During your stay in Tehran, you insist on visiting the bookstores near Enghelab Square (formerly 24 Esfand) and the University of Tehran. You are shocked to find befittingly tacky translations of books by Grisham, Chricton, Danielle Steele, and the new age guru Coelho on sale. Deeply disappointed, you always find the Iranian modern literature section smaller than the translations section, and the Iranian books seem to be mostly the same ones you recall from before. Also glancing through the books of modern poets whose names you do not recognize, you are saddened by their dry and unoriginal phrasing, shortage of imagination or space in which they are allowed to imagine. On the other hand, you find an abundance of "historic novels," books of history, and theological and philosophical writings. The books of Abdolkarim Soroush - who in the Middle Eastern Studies circles of the West has become a symbol of dissent in Iran - are freely available everywhere, and frankly it seems like he is not as famed or revered in Iran as he is in the West.

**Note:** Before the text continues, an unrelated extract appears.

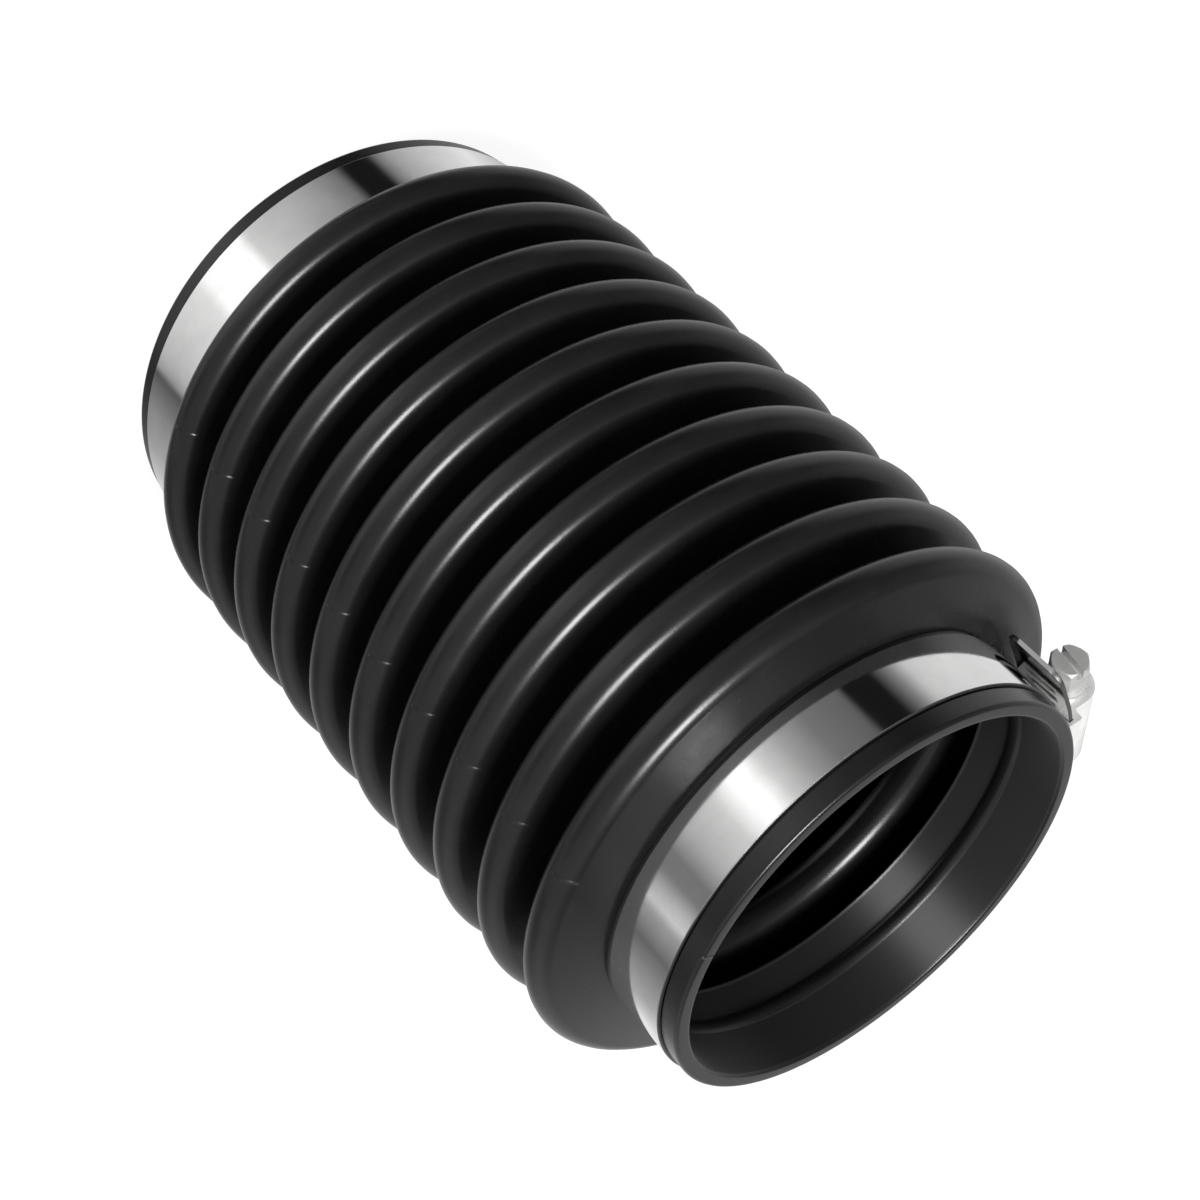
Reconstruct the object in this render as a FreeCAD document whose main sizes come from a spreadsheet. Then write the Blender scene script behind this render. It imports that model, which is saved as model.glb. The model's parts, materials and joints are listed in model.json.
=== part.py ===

While Iranian modern writers may not be faring well, the filmmakers are. You find it quite ironic, however, that those Iranian filmmakers who are so canonized in the West, the ones who have won the Cannes Film Festival Palm-de-Or and are shown in New York City theaters, do not have large audiences in Iran, while the more popular and mediocre that deal with themes of war, deceit, betrayal and bloody mayhem sell tickets at the same speed the comparable films do in the United States. Just as you remember from long ago and from the United States of present time, the general audiences recognize the names of the actors and the actresses, not the directors. Many of the Iranian films shown abroad are banned at home anyway.
In preparation for your trip to Shiraz, you attempt to overcome all your expectations. Tehran was not as you remembered it. Will Shiraz be?